Each of Packet’s new Edge cloud microservers with integrated Netronome SmartNIC technology delivers up to 25Gb/s throughput while enabling highly scalable security policies and control close to the cloud-native applications. As a result, Packet is able to deploy less complex, lower power and more cost-effective top-of-rack switch solutions. At the same time, developers are empowered with access to deep network acceleration capabilities through the use of eBPF programming for innovating in the areas of switching, security, telemetry and load balancing.
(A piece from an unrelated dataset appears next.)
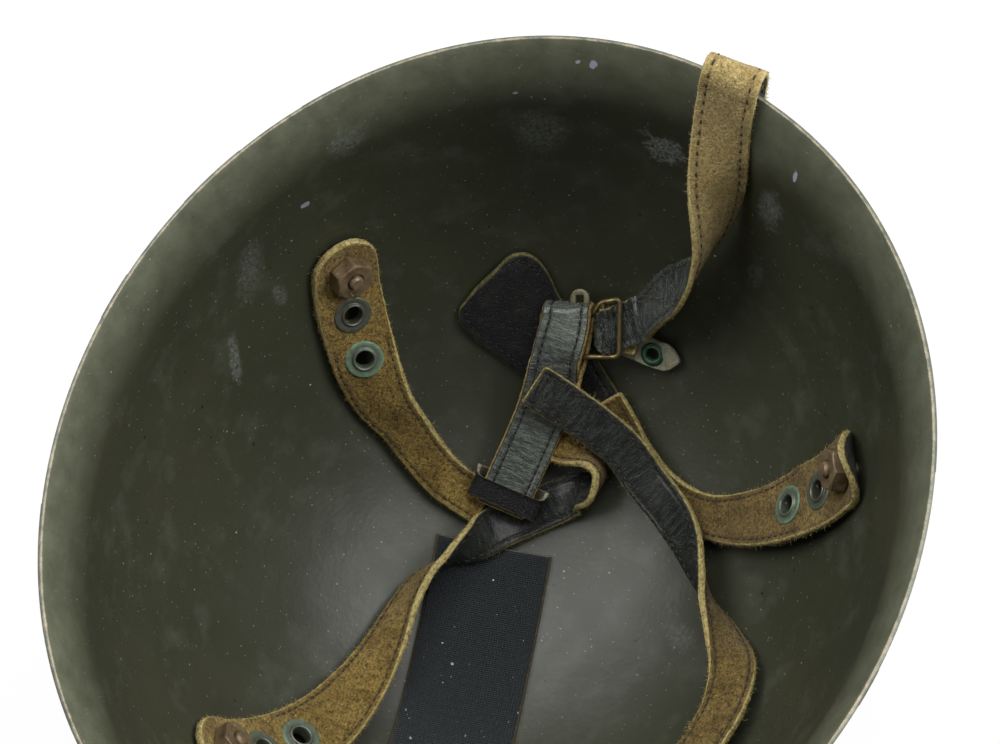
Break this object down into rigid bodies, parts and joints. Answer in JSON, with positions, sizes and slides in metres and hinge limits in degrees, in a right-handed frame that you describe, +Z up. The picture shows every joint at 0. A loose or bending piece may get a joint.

“We have witnessed a dramatic increase in the usage of eBPF due to the inherent advantages it provides to developers and operators of cloud-native infrastructure – owing to the programmable sandbox environment it runs in,” said Joe Stringer, Linux eBPF subsystem developer and contributor at the Cilium project. “The ability to transparently offload eBPF in edge cloud microservers with SmartNICs brings that flexible sandbox into hardware, allowing developers to more rapidly build and tune their applications to run at line-rate.”
With the end of Moore’s Law and the rise of cloud-native principles, hardware is evolving to take advantage of new disaggregated architectures. As the data collected and processed at the edge grows, the need for low-latency networking and application offload at breakthrough economics becomes critical.
“New edge-based technologies and applications such as autonomous vehicles, AI, and augmented reality are heavily latency dependent and require the strongest of security without sacrificing performance,” said Niel Viljoen, CEO and founder of Netronome. “Packet’s new Netronome SmartNIC-accelerated, low-latency Edge cloud infrastructure with eBPF offload will enable developers to effectively utilize the massive amounts of collectable data on the edge to build and test highly secure, real-time applications.”
Packet and Netronome worked closely with ODM partners to design and manufacture the dense, high performance networking model needed to support powerful microservers that are highly efficient on a cost per watt basis. The investments made by the companies are cross architecture and will extend to Intel, AMD and Ampere.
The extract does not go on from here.